As to the methodology of the 97 percent figure, a paper published this week in Environmental Research Letters by John Cook et al., “Consensus on consensus: a synthesis of consensus estimates on human-caused global warming,” finds that the more expert the person, the greater the likelihood that they are part of the 97 percent to 99.9 percent consensus among climate scientists that humans are responsible for the current planetary warming. They write: “We have shown that the scientific consensus on AGW (human-caused global warming) is robust, with a range of 90 percent-100 percent depending on the exact question, timing and sampling methodology. This is supported by multiple independent studies despite variations in the study timing, definition of consensus, or differences in methodology including surveys of scientists, analyses of literature or of citation networks. … From a broader perspective, it doesn’t matter if the consensus number is 90 percent or 100 percent. The level of scientific agreement on AGW is overwhelmingly high because the supporting evidence is overwhelmingly strong.”

As I point out above, there is always the possibility that the best science we have at present is wrong or incomplete. This means that consensus does not guarantee correctness. Indeed, any given scientist can be wrong, as is Professor (John) Christy when he says that the IPCC’s predictions were off by a factor of two. The claim is laughably false because IPCC predicts future temperature anomalies based on many differing emissions models. Depending on what emissions model is used, a future temperature is predicted. IPCC quotes a range of temperatures coming from the group of emissions models and, going back to the first IPCC report, the current temperature anomaly is within that predicted range. I cannot determine what Professor Christy was referring to in his assertion.

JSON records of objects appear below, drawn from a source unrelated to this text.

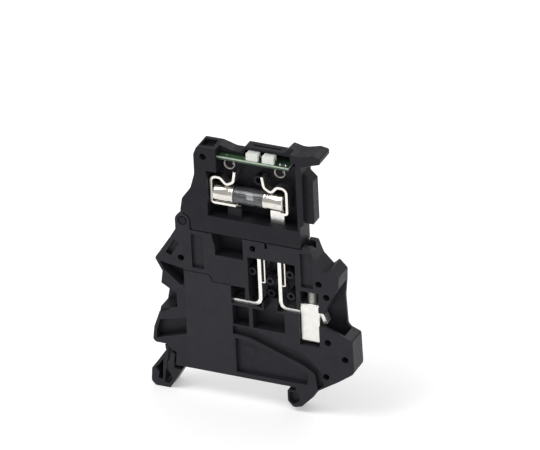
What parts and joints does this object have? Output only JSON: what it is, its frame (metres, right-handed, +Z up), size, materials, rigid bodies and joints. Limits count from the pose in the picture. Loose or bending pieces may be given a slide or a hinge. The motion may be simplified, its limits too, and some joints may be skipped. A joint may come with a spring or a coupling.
{
  "type": "fuse terminal block",
  "caption": "Slim terminal block for a top-hat rail, open on one side, with a screw clamp at each end and a hinged lever that carries a glass fuse and a lamp board.",
  "frame": {"origin": "on the rail seat, midway across the rail and midway between the block's two sides", "axes": "+X across the rail towards the fixed hook, +Y from the open side to the closed side, +Z up, away from the rail"},
  "size_m": [0.0593, 0.0062, 0.0789],
  "materials": {
    "housing": "moulded black polyamide",
    "lever": "moulded black polyamide",
    "plated_steel": "white plated sheet",
    "screw_steel": "turned, zinc plated",
    "tinned_copper": "tinned strip",
    "spring_steel": "plated spring strip",
    "fuse_cap": "nickel plated",
    "fuse_glass": "clear",
    "fuse_wire": "fine wire",
    "circuit_board": "green laminate with a pale cut edge",
    "lamp": "white lamp body",
    "resistor": "ceramic chip",
    "ring_wire": "spring wire"
  },
  "bodies": {
    "base": {"housing": "housing", "clamp_cover": "housing", "left_current_bar": "tinned_copper", "right_current_bar": "tinned_copper", "left_contact_spring": "spring_steel", "right_contact_spring": "spring_steel"},
    "lever": {"lever": "lever", "left_contact_blade": "tinned_copper", "right_contact_blade": "tinned_copper", "left_fuse_clip": "spring_steel", "right_fuse_clip": "spring_steel", "left_fuse_cap": "fuse_cap", "right_fuse_cap": "fuse_cap", "fuse_glass": "fuse_glass", "fuse_wire": "fuse_wire", "circuit_board": "circuit_board", "left_lamp": "lamp", "right_lamp": "lamp", "resistor": "resistor", "left_contact_ring": "ring_wire", "right_contact_ring": "ring_wire"},
    "left_screw": {"left_clamp_screw": "screw_steel"},
    "right_screw": {"right_clamp_screw": "screw_steel"},
    "left_cage": {"left_clamp_cage": "plated_steel"},
    "right_cage": {"right_clamp_cage": "plated_steel"}
  },
  "joints": [
    {"name": "lever_hinge", "type": "hinge", "parent": "base", "child": "lever", "pos_m": [-0.0131, 0, 0.0451], "axis": [0, -1, 0], "range_deg": [0, 105]},
    {"name": "left_screw_turn", "type": "hinge", "parent": "base", "child": "left_screw", "pos_m": [-0.009, 0, 0.0306], "axis": [0, 0, -1], "range_deg": [0, 1800]},
    {"name": "left_cage_slide", "type": "slide", "parent": "base", "child": "left_cage", "axis": [0, 0, 1], "range_m": [0, 0.00225]},
    {"name": "right_screw_turn", "type": "hinge", "parent": "base", "child": "right_screw", "pos_m": [0.0223, 0, 0.0306], "axis": [0, 0, -1], "range_deg": [0, 1800]},
    {"name": "right_cage_slide", "type": "slide", "parent": "base", "child": "right_cage", "axis": [0, 0, 1], "range_m": [0, 0.00225]}
  ],
  "couplings": [
    {"joint": "left_screw_turn", "follows": "left_cage_slide", "rad_per_m": 13963},
    {"joint": "right_screw_turn", "follows": "right_cage_slide", "rad_per_m": 13963}
  ]
}
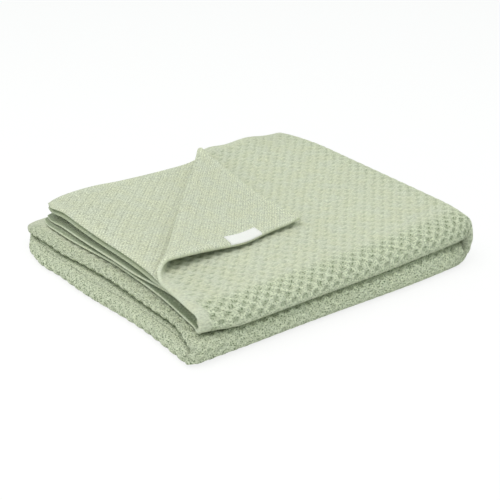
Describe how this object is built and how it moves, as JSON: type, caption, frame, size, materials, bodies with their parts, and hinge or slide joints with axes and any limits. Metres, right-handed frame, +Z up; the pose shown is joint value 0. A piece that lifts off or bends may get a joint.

Finally, in any case, it is a position of the Heritage Foundation (a denialist organization that receives a huge amount of funding from oil companies) that is being quoted without attribution in the Boggses’ letter, a position that ignores that 2015, 2014, 2010, 2005 and 2013 — in that order — are the world’s warmest years since at least 1880 and very likely since 1000 B.C. and that the months of December, January, February and March have all successively set global temperature records.